### [EXERCISE GOAL]
Below you will find a set of lines. Repeat them all exactly.

Records with modeling code:
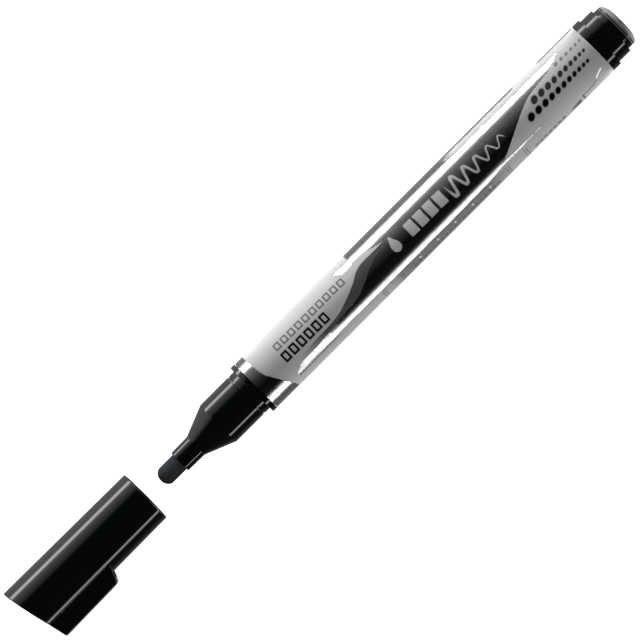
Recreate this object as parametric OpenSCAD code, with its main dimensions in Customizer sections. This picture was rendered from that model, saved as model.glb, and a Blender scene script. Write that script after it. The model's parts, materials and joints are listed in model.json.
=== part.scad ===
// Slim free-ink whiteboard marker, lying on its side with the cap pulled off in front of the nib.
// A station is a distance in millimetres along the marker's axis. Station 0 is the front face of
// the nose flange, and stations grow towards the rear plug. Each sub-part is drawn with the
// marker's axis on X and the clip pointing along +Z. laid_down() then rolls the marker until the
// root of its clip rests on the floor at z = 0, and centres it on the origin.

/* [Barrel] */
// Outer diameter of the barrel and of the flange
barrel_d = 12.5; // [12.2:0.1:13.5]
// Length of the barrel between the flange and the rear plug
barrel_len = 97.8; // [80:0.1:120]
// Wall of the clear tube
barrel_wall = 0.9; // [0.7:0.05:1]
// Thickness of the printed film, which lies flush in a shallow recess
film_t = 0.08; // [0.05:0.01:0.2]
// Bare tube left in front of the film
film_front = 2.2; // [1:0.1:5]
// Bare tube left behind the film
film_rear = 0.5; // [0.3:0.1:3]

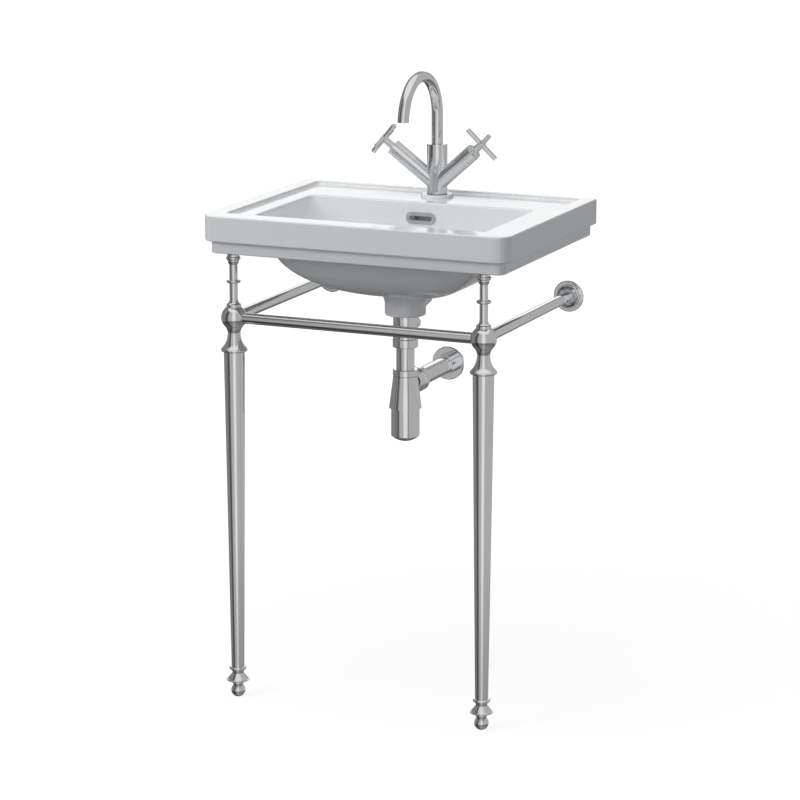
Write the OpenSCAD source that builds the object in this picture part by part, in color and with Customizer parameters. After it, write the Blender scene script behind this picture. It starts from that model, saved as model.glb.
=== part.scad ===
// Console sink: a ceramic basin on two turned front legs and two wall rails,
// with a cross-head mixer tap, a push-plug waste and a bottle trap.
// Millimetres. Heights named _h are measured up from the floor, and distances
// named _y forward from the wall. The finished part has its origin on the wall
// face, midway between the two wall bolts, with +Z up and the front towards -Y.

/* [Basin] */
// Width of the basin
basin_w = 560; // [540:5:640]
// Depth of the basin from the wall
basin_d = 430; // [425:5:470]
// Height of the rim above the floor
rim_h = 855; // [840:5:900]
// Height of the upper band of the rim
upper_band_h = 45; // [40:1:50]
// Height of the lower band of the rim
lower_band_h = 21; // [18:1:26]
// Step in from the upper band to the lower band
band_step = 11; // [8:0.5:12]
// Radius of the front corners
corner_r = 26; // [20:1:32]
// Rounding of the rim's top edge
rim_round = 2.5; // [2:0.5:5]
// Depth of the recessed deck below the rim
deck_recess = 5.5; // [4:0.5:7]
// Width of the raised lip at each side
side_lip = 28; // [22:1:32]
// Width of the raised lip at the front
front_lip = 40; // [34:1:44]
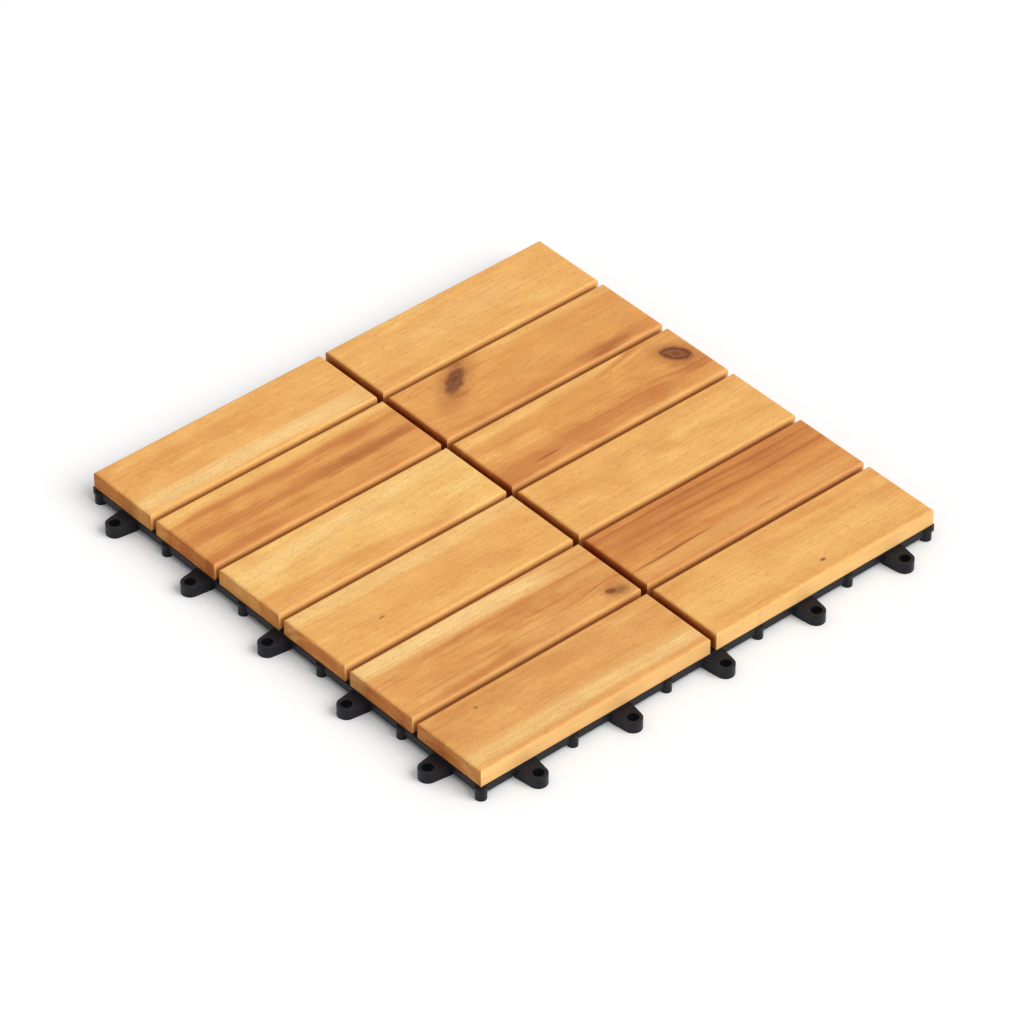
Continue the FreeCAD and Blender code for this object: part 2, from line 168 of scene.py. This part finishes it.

### [PROBLEM SOLUTION]
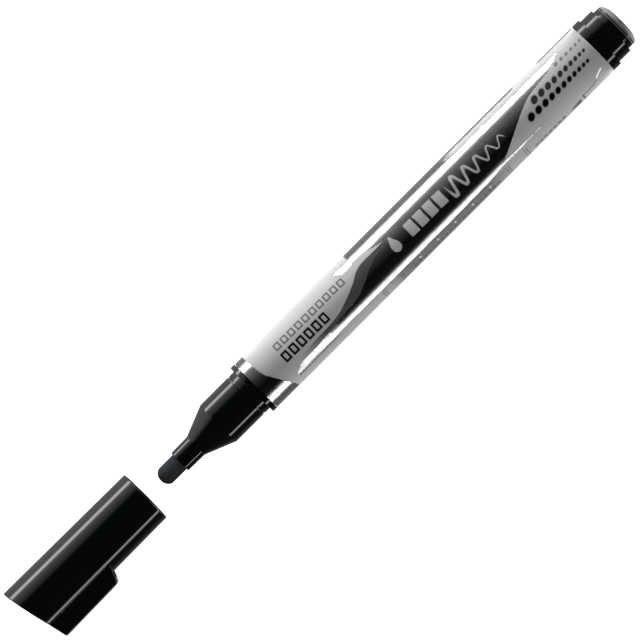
Recreate this object as parametric OpenSCAD code, with its main dimensions in Customizer sections. This picture was rendered from that model, saved as model.glb, and a Blender scene script. Write that script after it. The model's parts, materials and joints are listed in model.json.
=== part.scad ===
// Slim free-ink whiteboard marker, lying on its side with the cap pulled off in front of the nib.
// A station is a distance in millimetres along the marker's axis. Station 0 is the front face of
// the nose flange, and stations grow towards the rear plug. Each sub-part is drawn with the
// marker's axis on X and the clip pointing along +Z. laid_down() then rolls the marker until the
// root of its clip rests on the floor at z = 0, and centres it on the origin.

/* [Barrel] */
// Outer diameter of the barrel and of the flange
barrel_d = 12.5; // [12.2:0.1:13.5]
// Length of the barrel between the flange and the rear plug
barrel_len = 97.8; // [80:0.1:120]
// Wall of the clear tube
barrel_wall = 0.9; // [0.7:0.05:1]
// Thickness of the printed film, which lies flush in a shallow recess
film_t = 0.08; // [0.05:0.01:0.2]
// Bare tube left in front of the film
film_front = 2.2; // [1:0.1:5]
// Bare tube left behind the film
film_rear = 0.5; // [0.3:0.1:3]

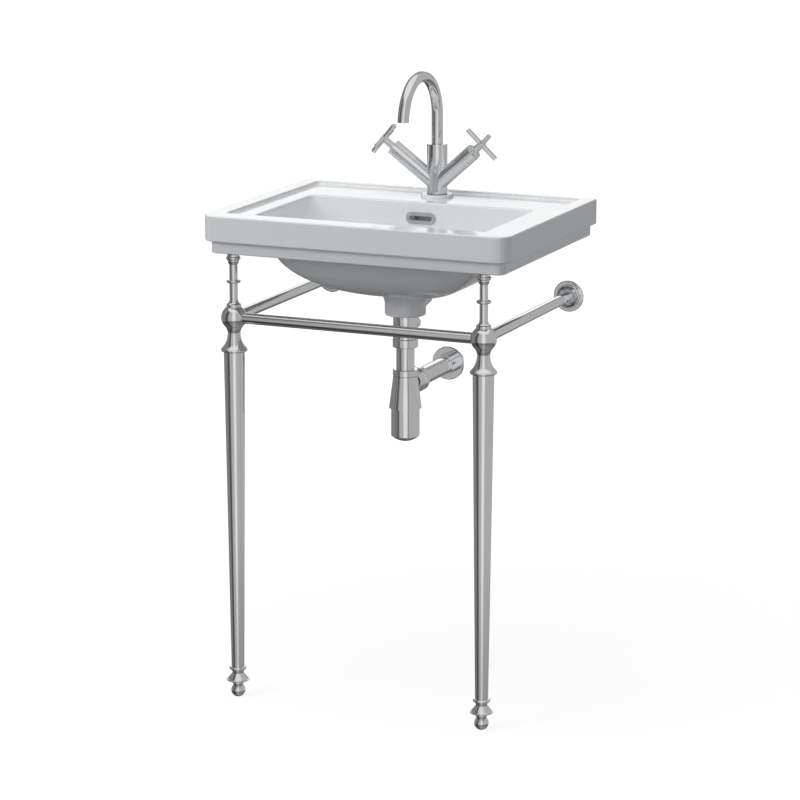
Write the OpenSCAD source that builds the object in this picture part by part, in color and with Customizer parameters. After it, write the Blender scene script behind this picture. It starts from that model, saved as model.glb.
=== part.scad ===
// Console sink: a ceramic basin on two turned front legs and two wall rails,
// with a cross-head mixer tap, a push-plug waste and a bottle trap.
// Millimetres. Heights named _h are measured up from the floor, and distances
// named _y forward from the wall. The finished part has its origin on the wall
// face, midway between the two wall bolts, with +Z up and the front towards -Y.

/* [Basin] */
// Width of the basin
basin_w = 560; // [540:5:640]
// Depth of the basin from the wall
basin_d = 430; // [425:5:470]
// Height of the rim above the floor
rim_h = 855; // [840:5:900]
// Height of the upper band of the rim
upper_band_h = 45; // [40:1:50]
// Height of the lower band of the rim
lower_band_h = 21; // [18:1:26]
// Step in from the upper band to the lower band
band_step = 11; // [8:0.5:12]
// Radius of the front corners
corner_r = 26; // [20:1:32]
// Rounding of the rim's top edge
rim_round = 2.5; // [2:0.5:5]
// Depth of the recessed deck below the rim
deck_recess = 5.5; // [4:0.5:7]
// Width of the raised lip at each side
side_lip = 28; // [22:1:32]
// Width of the raised lip at the front
front_lip = 40; // [34:1:44]
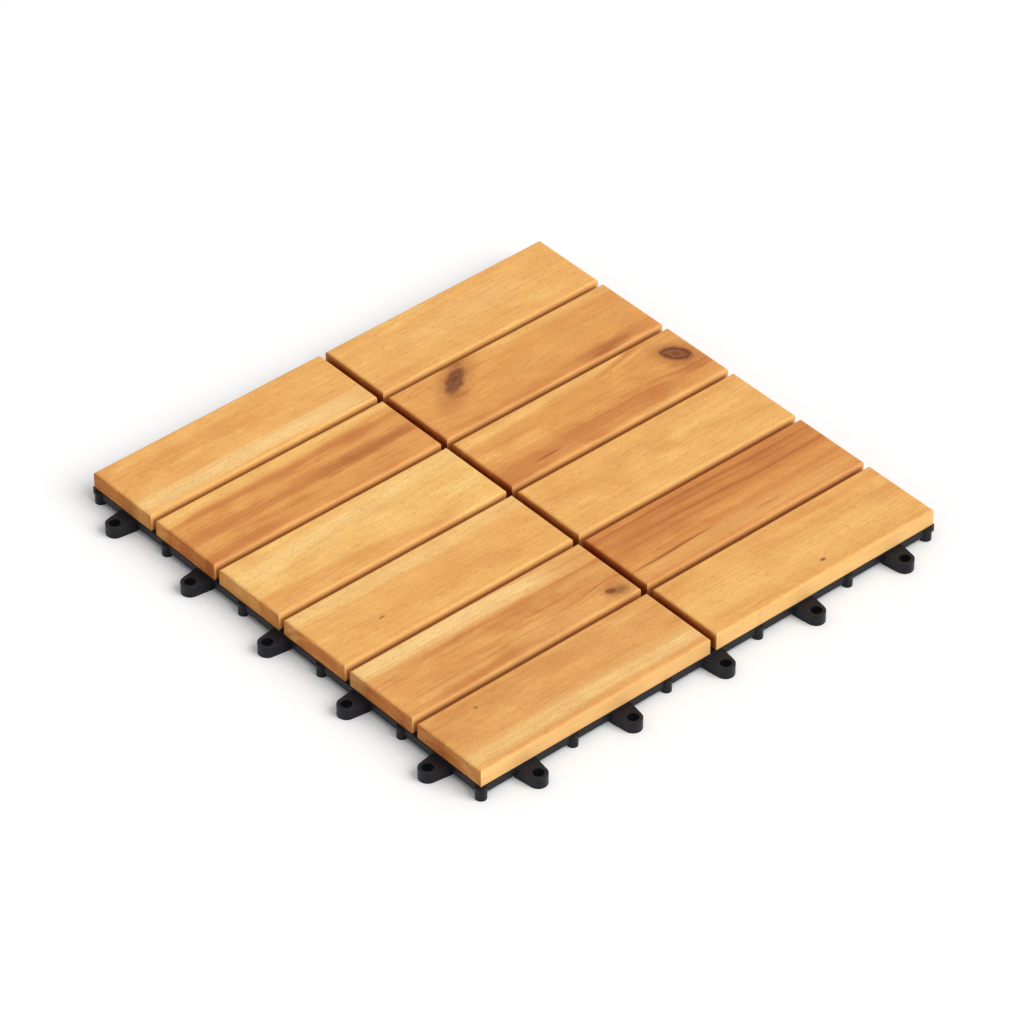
Continue the FreeCAD and Blender code for this object: part 2, from line 168 of scene.py. This part finishes it.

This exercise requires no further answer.